Various groups protested their gathering outside the hotel where the meeting was held.

Security guards and police were dispersed near the hotel; a helicopter flew overhead of the pavilion where Church Militant held its rally. About 20 people showed up to protest that gathering.

Law claimed that by not condemning the group, the bishops “are supporting an agenda that is wrong and that is demonizing and scapegoating a class of people.”

“They are failing to denounce Church Militant and what that group is saying, and some probably believe in their heart a lot of what they are saying,” he said.

A few days before, members of Church Militant tweeted a photo of some of its members with Bishop Joseph E. Strickland of Tyler, Texas, and said they had received his blessing. But some of the Church Militant supporters carried signs also criticizing the bishops, calling them “Judases” and one dressed up in a wolf’s costume wearing a miter.

“The bishops and Pope Francis need to speak out forcefully that pedophilia and homosexuality” are not same thing, Law said.

Isely said the comparison was harmful, in particular to victims of clergy sex abuse who are gay and who struggle to cope with what has happened and who sometimes contemplate and carry out suicide because of it.

“They’re a particularly vulnerable group,” he said. “This compounding of precarious messages that they’re hearing digs deeply into their minds, into the hearts … and that simply has to stop.”

A news release from Ending Clergy Abuse accused Church Militant of having “capitalized off the rape and sexual abuse of children, using their suffering as an opportunity to court donors and gain followers.”

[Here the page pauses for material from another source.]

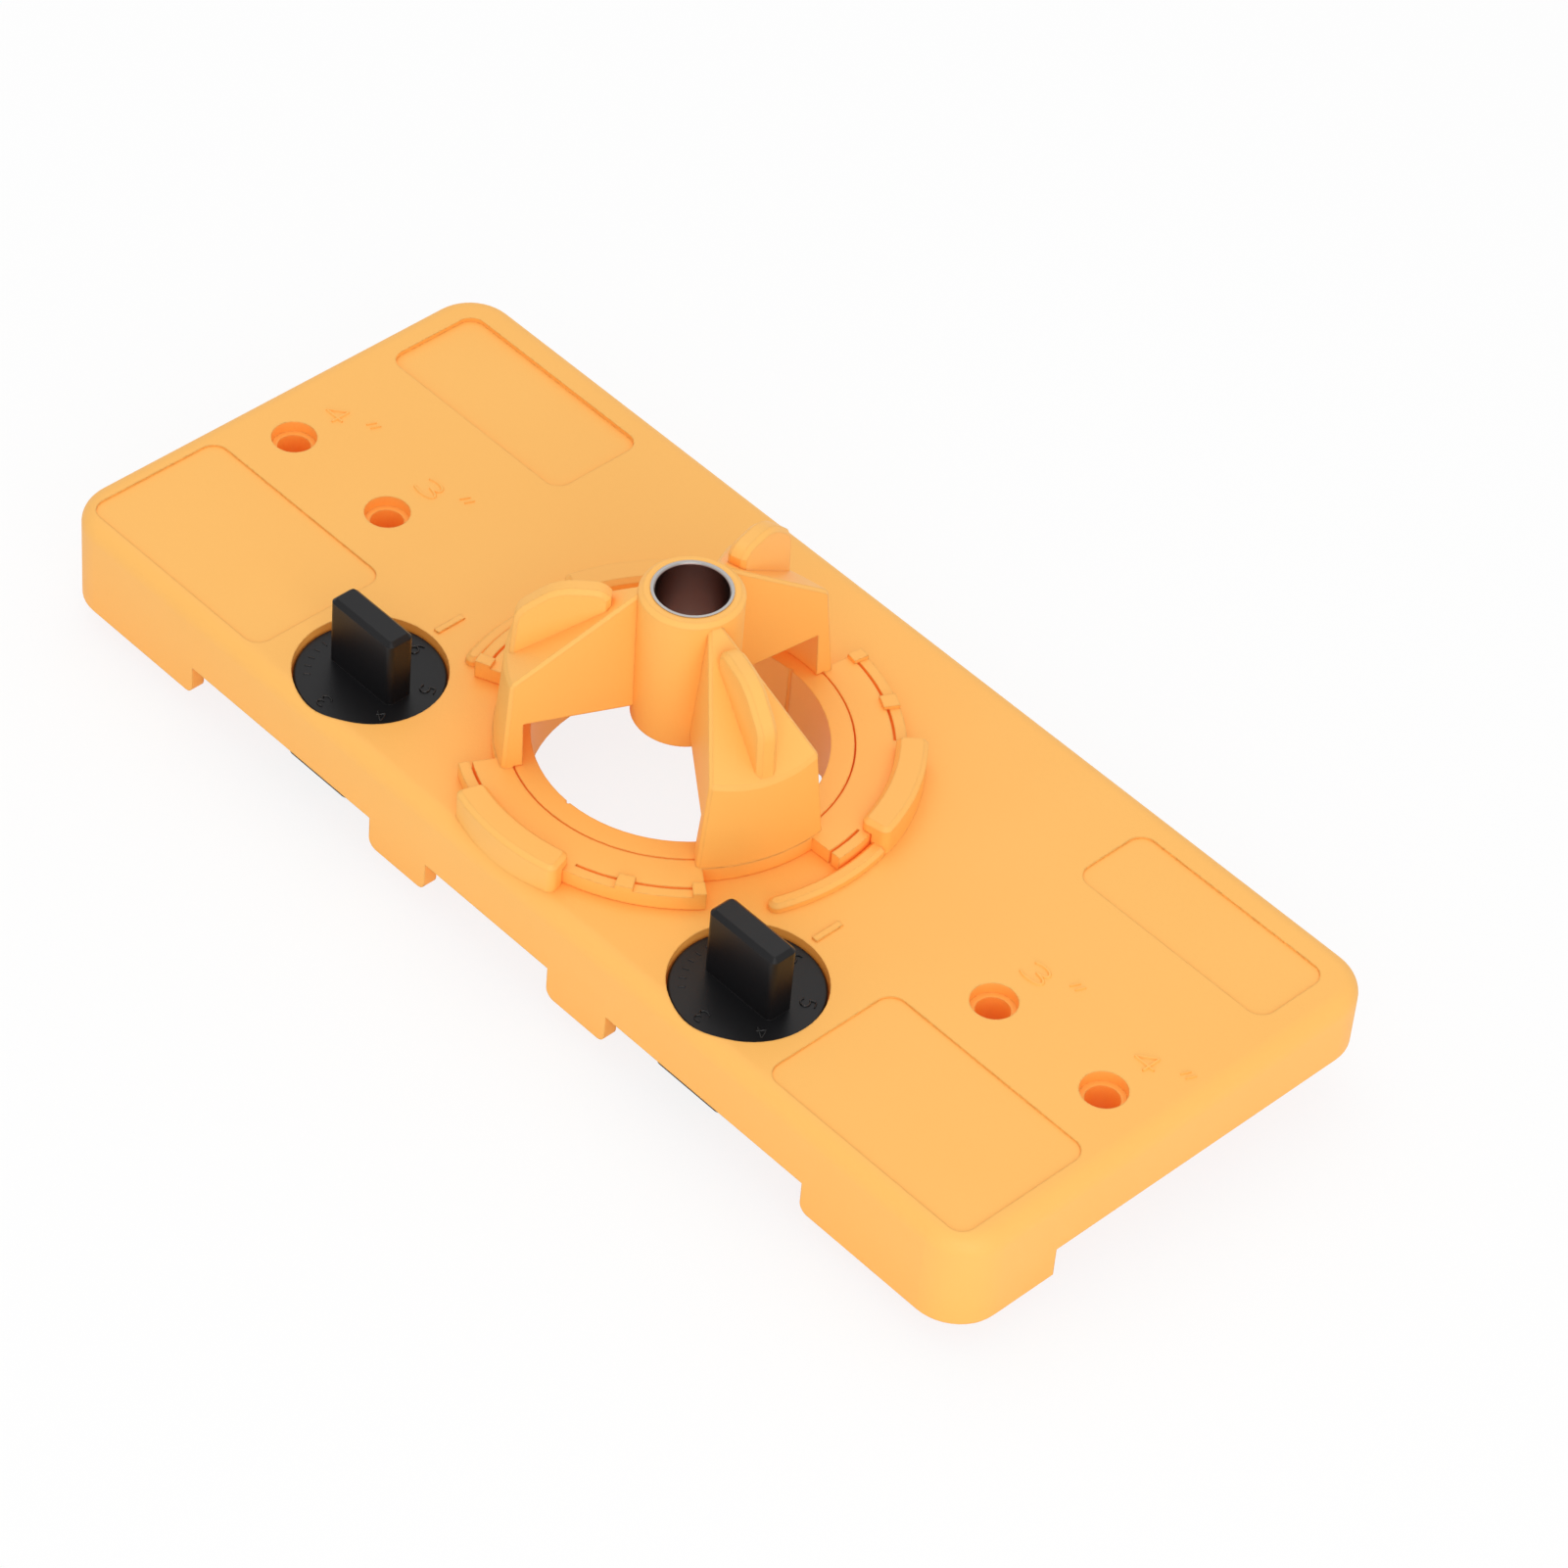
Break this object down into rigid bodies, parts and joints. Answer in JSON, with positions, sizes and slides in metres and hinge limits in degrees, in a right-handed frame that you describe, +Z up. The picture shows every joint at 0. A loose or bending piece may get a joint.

The organization said that Church Militant, “at the behest of wealthy donors,” has a propaganda network “to mobilize support for their agenda of recriminalizing homosexuality by fear-mongering about the LGBTQ+ community and other marginalized groups.”

“By attributing the Catholic clergy abuse crisis to gay priests,” said Ending Clergy Abuse, Church Militant has “contributed to heightened stigma around gay men while ignoring every non-male victim of clergy abuse.”